Niffenegger is clever with withholding information, doling out just enough at the just the right time.  The first lesson this book held for me is that not everything has to happen at once.  She quickly and carefully outlines the rules of Henry’s condition.  Our couple is breathless and time traveling and clearly in love and Henry briefly explains what it physically feels like and how it happens.  Then, other questions come up, “When do they meet? Why doesn’t he know her? Is he getting younger?” These can wait because we know the basics of the universe and we know exactly the kind of book we are in and it will all come clear in time.

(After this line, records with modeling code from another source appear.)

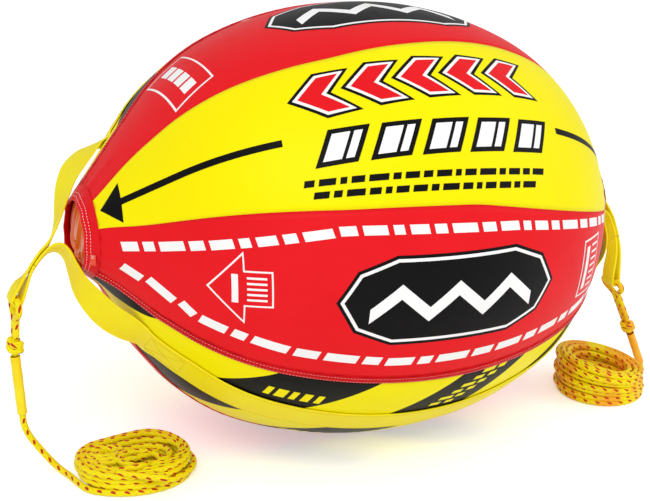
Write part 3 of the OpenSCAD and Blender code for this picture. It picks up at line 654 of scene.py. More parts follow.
def declare_cloth(grids):
    """The cloth in a panel's grids, added up; the sum is not kept or given back"""
    area = sum(float(np.linalg.norm(np.cross(g[1:, 1:] - g[:-1, :-1], g[1:, :-1] - g[:-1, 1:]), axis=-1).sum() / 2)
               for g in grids)


def main_panel(name, turn, stands_for):
    s = np.linspace(-meridian_of(collar_x) - 0.004, meridian_of(collar_x) + 0.004, 190)
    x = station_of(s)
    edges = [seam_angles[0] + tuck(x, 0.004), eased(yellow_low, x), eased(yellow_high, x),
             seam_angles[1] - tuck(x, 0.004)]
    counts = [26, 30, 24]
    columns = [edges[k][:, None] + (edges[k + 1] - edges[k])[:, None] * np.linspace(0, 1, counts[k] + 1)[None, :]
               for k in range(3)]
    skins, grids = [], []
    for k, angles in enumerate(columns):
        grid = on_ball(x[:, None], angles + turn)
        grids.append(grid)
        marks = np.stack([np.broadcast_to(s[:, None], angles.shape),
                          girth(x)[:, None] * np.radians(angles - panel_lift)], -1)
        skins.append(skin(grid, marks, slot=1 if k == 1 else 0))
    panel = make(name, skins, [cover_red, cover_yellow], "ball", [stands_for])
    thick = panel.modifiers.new("cloth", "SOLIDIFY")
    thick.thickness, thick.offset = 0.0012, -1
    declare_cloth(grids)
    return panel


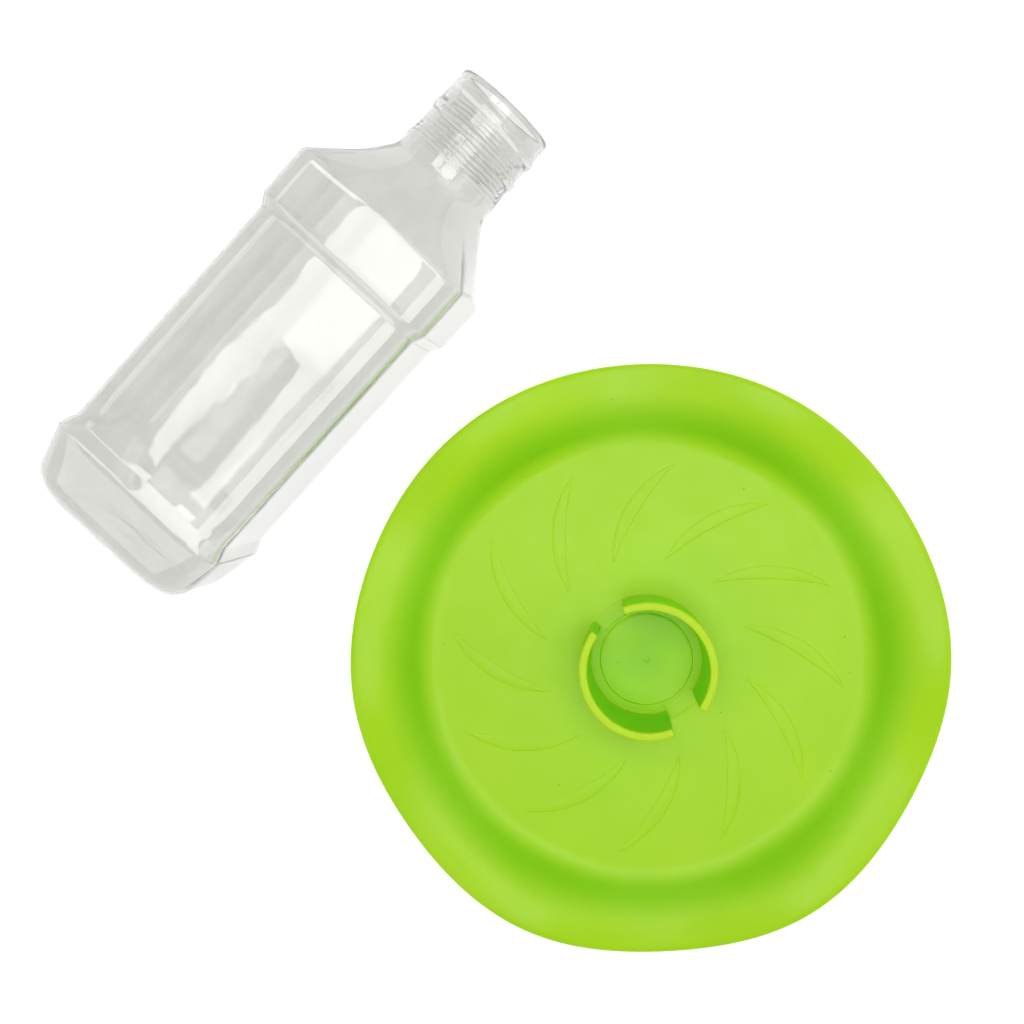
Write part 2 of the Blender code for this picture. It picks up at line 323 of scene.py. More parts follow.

And, better than that, these are the questions that create the tension for the story to go forward.

The different voices in the novel, Clare and Henry, work on so many levels. The voices are so strong and clear and we know exactly who they are and, so importantly, that they really dig each other. They have a sense of humor, which is great.  Their awareness of facts are different at every different time we see them and this creates tension, and we also get that great disconnect that often goes on in marriage when feelings and knowledge are presumed, suppressed or ignored. These voices make the love story come to life and in this book, as well as in my own, the reader’s investment in the central love story is everything. Niffenegger persuaded me to dive deeper into my main character Sarah’s life, to ask questions of how the couple works together—what makes them singular. To establish the flavor of the relationship.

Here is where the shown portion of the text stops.